┌─ INFORMATION SHOWN

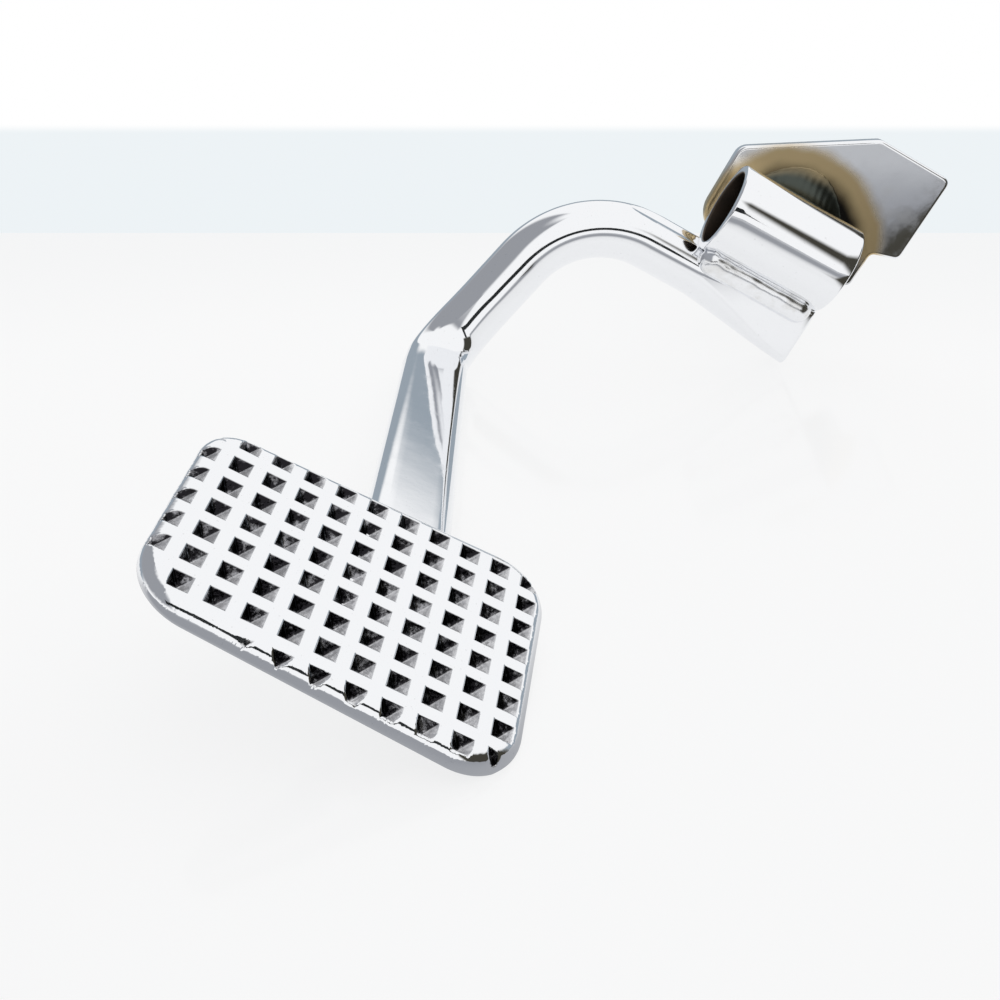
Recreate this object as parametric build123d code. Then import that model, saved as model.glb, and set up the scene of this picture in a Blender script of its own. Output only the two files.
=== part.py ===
from build123d import *
import math
import os

# Rear brake pedal of a motorbike: a chromed weldment of a stamped pad, a bent bar,
# a pivot tube and a lever plate.
# x points forward, y inboard along the pivot, z up, with the rear run of the bar level.
# The origin is the middle of the pivot bore. Sizes are in millimetres and degrees.

# Pivot tube
tube_length = 34.0
tube_outer = 22.0
tube_bore = 18.0
tube_edge_break = 0.5

# Place of the foot pad: the middle of its pit pattern, on the tread face
pad_forward = 141.0
pad_outboard = 64.3
pad_below = 60.2
pad_lean = 14.0

# Foot pad
pad_length = 60.0
pad_outer_width = 38.5
pad_inner_width = 47.0
pad_thickness = 3.6
pad_corner_radius = 8.5
pad_edge_roll = 2.6
pad_bottom_break = 0.4
pad_shift_outboard = 1.45
pad_shift_back = 1.5
pad_turn = -0.9

# Pyramid pits stamped into the tread face
pit_pitch = 5.5
pit_columns = 11
pit_rows = 8
pit_width = 3.5
pit_depth = 1.2
pit_tip = 0.2
pit_extra_column = 1
pit_edge_reach = 0.5

# Bar
bar_diameter = 13.5
flat_width = 15.2
flat_thickness = 8.8
flat_corner = 3.2
bar_below = 63.4
bar_under_pad_outboard = 58.8
bar_kink_outboard = 60.9
bar_kink_forward = 8.8
bar_top_outboard = 47.3
bar_past_pattern = 6.0
kink_radius = 12.0
shoulder_radius = 26.0
round_out_length = 9.0
bar_end_corner = 4.0

# Cross run of the bar, below the tube
cross_back = 3.7
cross_below = 16.2
foot_width = 12.4
foot_height = 14.8
foot_corner = 1.8
foot_back = 4.1
foot_below = 17.4
foot_length = 38.0

# Lever plate, behind the tube
plate_thickness = 4.0
plate_seat = 0.4
plate_outboard = 18.8
plate_inboard = 31.2
plate_top = 33.3
plate_bottom = 8.0
plate_notch_height = 7.5
plate_top_start = 10.7
plate_slant_drop = 17.8
plate_corner = 2.0
plate_heel_radius = 7.0

# Weld beads
pad_bead = 2.4
pad_bead_length = 20.0
pad_bead_middle = 8.0
cross_bead = 2.8
cross_bead_out = 4.8
heel_bead_out = 6.2
bead_end_gap = 2.0
corner_weld_start = -11.0
corner_weld_end = 15.5
corner_weld_ends = 1.5
corner_weld_middle = 6.8
corner_weld_root = 2.0

tube_radius = tube_outer / 2
bar_radius = bar_diameter / 2
plate_front = -(tube_radius - plate_seat)
tube_end = tube_length / 2


def solid_cylinder_along_y(radius, start, end, x=0.0, z=0.0):
    """A round rod along the pivot direction."""
    face = Plane(origin=(x, start, z), x_dir=(1, 0, 0), z_dir=(0, 1, 0)) * Circle(radius)
    return extrude(face, end - start)


def tube_body():
    return solid_cylinder_along_y(tube_radius, -tube_end, tube_end)


def make_tube():
    tube = tube_body() - solid_cylinder_along_y(tube_bore / 2, -tube_end, tube_end)
    rims = tube.edges().filter_by(GeomType.CIRCLE)
    return chamfer(rims, tube_edge_break)


# The pad's own plane: local x inboard, local y backward, local z out of the tread face.
pad_plane = Plane(
    origin=(pad_forward, -pad_outboard, -pad_below),
    x_dir=(0, 1, 0),
    z_dir=(math.sin(math.radians(pad_lean)), 0, math.cos(math.radians(pad_lean))),
)


def pad_outline():
    """The tapered pad, wider inboard, seen square to its tread face."""
    half = pad_length / 2
    corners = [
        (-half, -pad_outer_width / 2),
        (half, -pad_inner_width / 2),
        (half, pad_inner_width / 2),
        (-half, pad_outer_width / 2),
    ]
    blank = make_face(Polyline(*corners, close=True))
    blank = fillet(blank.vertices(), pad_corner_radius)
    return Pos(-pad_shift_outboard, pad_shift_back) * Rot(0, 0, pad_turn) * blank


def pit_places():
    """Pattern places whose middle lies on the pad, or just past its edge."""
    reach = offset(pad_outline(), pit_edge_reach)
    places = []
    for column in range(pit_columns):
        for row in range(pit_rows):
            x = (column - pit_extra_column - (pit_columns - pit_extra_column - 1) / 2) * pit_pitch
            y = (row - (pit_rows - 1) / 2) * pit_pitch
            if reach.face().is_inside((x, y, 0)):
                places.append((x, y))
    return places


def make_pad():
    plate = extrude(pad_outline(), -pad_thickness)
    plate = fillet(plate.faces().sort_by(Axis.Z)[-1].edges(), pad_edge_roll)
    plate = chamfer(plate.faces().sort_by(Axis.Z)[0].edges(), pad_bottom_break)
    slope = math.degrees(math.atan2((pit_width - pit_tip) / 2, pit_depth))
    punch = extrude(Rectangle(pit_width, pit_width), -pit_depth, taper=slope)
    punches = [Pos(x, y) * punch for x, y in pit_places()]
    return pad_plane * (plate - punches)


def pad_underside_block():
    """Everything above the pad's underside, to scarf the bar against it."""
    size = 4 * pad_length
    return pad_plane * Pos(0, 0, size / 2 - pad_thickness) * Box(size, size, size)


def carried(side, tangent_in, tangent_out):
    """A section's side direction, carried round a bend."""
    axis = Axis((0, 0, 0), tangent_in.cross(tangent_out))
    return side.rotate(axis, tangent_in.get_angle(tangent_out))


def flat_section(place):
    return place * RectangleRounded(flat_width, flat_thickness, flat_corner)


def bar_path():
    pad_end = (pad_forward + bar_past_pattern, -bar_under_pad_outboard, -bar_below)
    kink = (bar_kink_forward, -bar_kink_outboard, -bar_below)
    shoulder = (-cross_back, -bar_top_outboard, -cross_below)
    foot_start = (-cross_back, tube_end - foot_length, -cross_below)
    return FilletPolyline(pad_end, kink, shoulder, foot_start, radius=[kink_radius, shoulder_radius])


def make_arm():
    """Forged flat under the pad and through the kink, round over the shoulder, squared at the foot."""
    level, kink, riser, shoulder, cross = bar_path().edges().sort_by(bar_path())
    side = Vector(0, 1, 0)
    start = Plane(origin=level @ 0, x_dir=side, z_dir=level % 0)
    level_run = sweep(flat_section(start), path=level)
    level_end = Plane(origin=kink @ 0, x_dir=side, z_dir=kink % 0)
    kink_run = sweep(flat_section(level_end), path=kink)
    riser_side = carried(side, kink % 0, kink % 1)
    riser_start = Plane(origin=riser @ 0, x_dir=riser_side, z_dir=riser % 0)
    part_round = round_out_length / riser.length
    riser_round = Plane(origin=riser @ part_round, x_dir=riser_side, z_dir=riser % 0)
    round_out = loft([flat_section(riser_start), riser_round * Circle(bar_radius)])
    upper_riser = extrude(riser_round * Circle(bar_radius), riser.length - round_out_length)
    shoulder_start = Plane(origin=shoulder @ 0, x_dir=riser_side, z_dir=shoulder % 0)
    shoulder_run = sweep(shoulder_start * Circle(bar_radius), path=shoulder)
    cross_start = Plane(origin=cross @ 0, x_dir=(1, 0, 0), z_dir=(0, 1, 0))
    cross_run = extrude(cross_start * Circle(bar_radius), cross.length)
    foot_start = Plane(origin=cross @ 1, x_dir=(1, 0, 0), z_dir=(0, 1, 0))
    foot_end = Plane(origin=(-foot_back, tube_end, -foot_below), x_dir=(1, 0, 0), z_dir=(0, 1, 0))
    foot_face = foot_end * RectangleRounded(foot_width, foot_height, foot_corner)
    foot = loft([foot_start * Circle(bar_radius), foot_face])
    bar = level_run + kink_run + round_out + upper_riser + shoulder_run + cross_run + foot
    bar = bar - pad_underside_block() - tube_body()
    return bar


def plate_outline():
    corners = [
        (-plate_outboard, -plate_bottom),
        (tube_end, -plate_bottom),
        (tube_end, plate_notch_height),
        (plate_inboard, plate_notch_height),
        (plate_inboard, plate_top),
        (plate_top_start, plate_top),
        (-plate_outboard, plate_top - plate_slant_drop),
    ]
    blank = make_face(Polyline(*corners, close=True))
    points = blank.vertices()
    heel = [v for v in points if v.X < -tube_end]
    others = [v for v in points if v.X > tube_end + plate_corner or v.Y > plate_top - plate_corner]
    blank = fillet(heel, plate_heel_radius)
    others = [v for v in blank.vertices() if any((v.center() - o.center()).length < 0.01 for o in others)]
    return fillet(others, plate_corner)


def make_plate():
    stand = Plane(origin=(plate_front, 0, 0), x_dir=(0, 1, 0), z_dir=(1, 0, 0))
    return extrude(stand * plate_outline(), -plate_thickness) - tube_body()


def corner_section(y, fillet_radius):
    """A hollow fillet in the corner over the tube, between its crown and the plate."""
    centre = Vector(plate_front + fillet_radius, 0)
    height = math.sqrt((tube_radius + fillet_radius) ** 2 - centre.X ** 2)
    centre = Vector(centre.X, height)
    on_tube = centre.normalized() * tube_radius
    on_plate = Vector(plate_front, height)
    hollow = centre + ((on_tube + on_plate) / 2 - centre).normalized() * fillet_radius
    root = Vector(plate_front, corner_weld_root)
    edges = [ThreePointArc(on_plate, hollow, on_tube), Line(on_tube, root), Line(root, on_plate)]
    return Plane(origin=(0, y, 0), x_dir=(1, 0, 0), z_dir=(0, -1, 0)) * make_face(edges)


def make_corner_weld(plate):
    """The weld over the tube, fullest at its middle."""
    steps = 4
    sections = []
    for step in range(steps + 1):
        share = step / steps
        size = corner_weld_ends + (corner_weld_middle - corner_weld_ends) * math.sin(math.pi * share)
        y = corner_weld_start + (corner_weld_end - corner_weld_start) * share
        sections.append(corner_section(y, size))
    return loft(sections) - tube_body() - plate


def bead(start, end, radius):
    """A weld bead: a rod with round ends, before its neighbours are cut from it."""
    start = Vector(start)
    end = Vector(end)
    rod = extrude(Plane(origin=start, z_dir=end - start) * Circle(radius), (end - start).length)
    return rod + Pos(start) * Sphere(radius) + Pos(end) * Sphere(radius)


def make_pad_weld(arm, hand):
    """A bead beside the bar, on the pad's underside; hand is +1 inboard and -1 outboard."""
    drift = (bar_kink_outboard - bar_under_pad_outboard) / (pad_forward + bar_past_pattern - bar_kink_forward)
    middle = pad_outboard - bar_under_pad_outboard - drift * (bar_past_pattern + pad_bead_middle)
    half = pad_bead_length / 2
    ends = []
    for along in (-half, half):
        across = middle - drift * along + hand * flat_width / 2
        ends.append(pad_plane.from_local_coords((across, pad_bead_middle + along, -pad_thickness)))
    return bead(ends[0], ends[1], pad_bead) - pad_underside_block() - arm


def valley_bead(out):
    """A bead along the valley between tube and cross run, this far forward of their contact."""
    down = Vector(-cross_back, 0, -cross_below).normalized()
    forward = Vector(-down.Z, 0, down.X)
    place = down * tube_radius + forward * out
    reach = tube_end - bead_end_gap - cross_bead
    return bead(place - Vector(0, reach, 0), place + Vector(0, reach, 0), cross_bead)


if __name__ == "__main__":
    os.makedirs("parts", exist_ok=True)
    nodes = {}
    nodes["foot_pad"] = make_pad()
    nodes["pedal_arm"] = make_arm()
    nodes["pivot_tube"] = make_tube()
    nodes["lever_plate"] = make_plate()
    nodes["corner_weld"] = make_corner_weld(nodes["lever_plate"])
    around = [tube_body(), nodes["pedal_arm"], nodes["lever_plate"]]
    nodes["front_weld"] = valley_bead(cross_bead_out) - around
    nodes["heel_weld"] = valley_bead(-heel_bead_out) - around
    nodes["pad_weld_inboard"] = make_pad_weld(nodes["pedal_arm"], 1)
    nodes["pad_weld_outboard"] = make_pad_weld(nodes["pedal_arm"], -1)
    for name, solid in nodes.items():
        export_step(solid, f"parts/{name}.step")
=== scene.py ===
"""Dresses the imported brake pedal: chrome, welds, heat stain, a white table and the camera.

The frame is in metres. Shapes are worked out in millimetres, and add_piece scales them.
"""
import math

import bmesh
import bpy
import numpy as np
from bpy.props import FloatProperty, FloatVectorProperty, IntProperty, PointerProperty
from bpy.types import Operator, Panel, PropertyGroup
from mathutils import Matrix, Vector, noise
from mathutils.geometry import delaunay_2d_cdt


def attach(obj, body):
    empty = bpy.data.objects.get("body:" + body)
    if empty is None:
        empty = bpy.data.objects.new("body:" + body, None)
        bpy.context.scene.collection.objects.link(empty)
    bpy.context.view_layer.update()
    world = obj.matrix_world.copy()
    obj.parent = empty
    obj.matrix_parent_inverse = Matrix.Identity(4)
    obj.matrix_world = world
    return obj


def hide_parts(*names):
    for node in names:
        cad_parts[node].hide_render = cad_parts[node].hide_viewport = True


bl_info = {
    "name": "Chromed brake pedal",
    "version": (1, 0, 0),
    "blender": (4, 5, 0),
    "location": "View3D > Sidebar > Brake Pedal",
    "description": "Dresses the packed brake pedal: chrome plate, welds, stain and a white table",
    "category": "Object",
}

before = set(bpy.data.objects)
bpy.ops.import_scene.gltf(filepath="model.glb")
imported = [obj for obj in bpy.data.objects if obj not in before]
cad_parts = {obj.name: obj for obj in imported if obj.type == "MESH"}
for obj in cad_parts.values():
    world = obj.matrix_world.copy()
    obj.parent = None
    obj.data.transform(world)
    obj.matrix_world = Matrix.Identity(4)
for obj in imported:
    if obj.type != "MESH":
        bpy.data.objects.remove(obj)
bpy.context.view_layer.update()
MM = 0.001
WHITE = (1.0, 1.0, 1.0)


# Settings

def length(name, description, millimetres):
    return FloatProperty(name=name, description=description, default=millimetres * MM,
                         unit="LENGTH")


def colour(name, description, value):
    return FloatVectorProperty(name=name, description=description, default=value, size=3,
                               min=0, max=1, subtype="COLOR")


def share(name, description, value):
    return FloatProperty(name=name, description=description, default=value, min=0, max=1)


class PadSettings(PropertyGroup):
    place: FloatVectorProperty(
        name="Place", description="Middle of the pit pattern on the tread face",
        default=(0.1414, -0.0638, -0.0603), subtype="TRANSLATION", unit="LENGTH")
    lean: FloatProperty(
        name="Lean", description="Forward lean of the tread face",
        default=math.radians(14), unit="ROTATION")
    outer_end: length("Outer end", "From the pattern's middle to the outboard side", 31.6)
    inner_end: length("Inner end", "From the pattern's middle to the inboard side", 28.5)
    front_outer: length(
        "Front, outboard", "From the pattern's middle to the front side, outboard", 17.9)
    front_inner: length(
        "Front, inboard", "From the pattern's middle to the front side, inboard", 22.4)
    back_outer: length(
        "Back, outboard", "From the pattern's middle to the rear side, outboard", 21.3)
    back_inner: length(
        "Back, inboard", "From the pattern's middle to the rear side, inboard", 23.9)
    thickness: length("Thickness", "Thickness of the pad", 3.6)
    roll: length("Edge roll", "Radius of the rolled upper edge", 2.6)
    bottom_break: length("Bottom break", "Chamfer of the lower edge", 0.4)
    pitch: length("Pit pitch", "Distance between the pits", 5.5)
    pit_width: length("Pit width", "Width of a pyramid pit at the tread face", 3.5)
    pit_depth: length("Pit depth", "Depth of a pit", 1.55)
    columns: IntProperty(
        name="Columns", description="Columns of whole pits", default=10, min=1)
    rows: IntProperty(name="Rows", description="Rows of pits", default=8, min=1)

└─

§ PROBLEM REQUIREMENTS
Write out again only the lines from the line containing "valley_bead(-heel_bead_out) - around" through the line containing "and the camera.", both included, exactly as they are.

§ SOLUTION TO THE EXERCISE
    nodes["heel_weld"] = valley_bead(-heel_bead_out) - around
    nodes["pad_weld_inboard"] = make_pad_weld(nodes["pedal_arm"], 1)
    nodes["pad_weld_outboard"] = make_pad_weld(nodes["pedal_arm"], -1)
    for name, solid in nodes.items():
        export_step(solid, f"parts/{name}.step")
=== scene.py ===
"""Dresses the imported brake pedal: chrome, welds, heat stain, a white table and the camera.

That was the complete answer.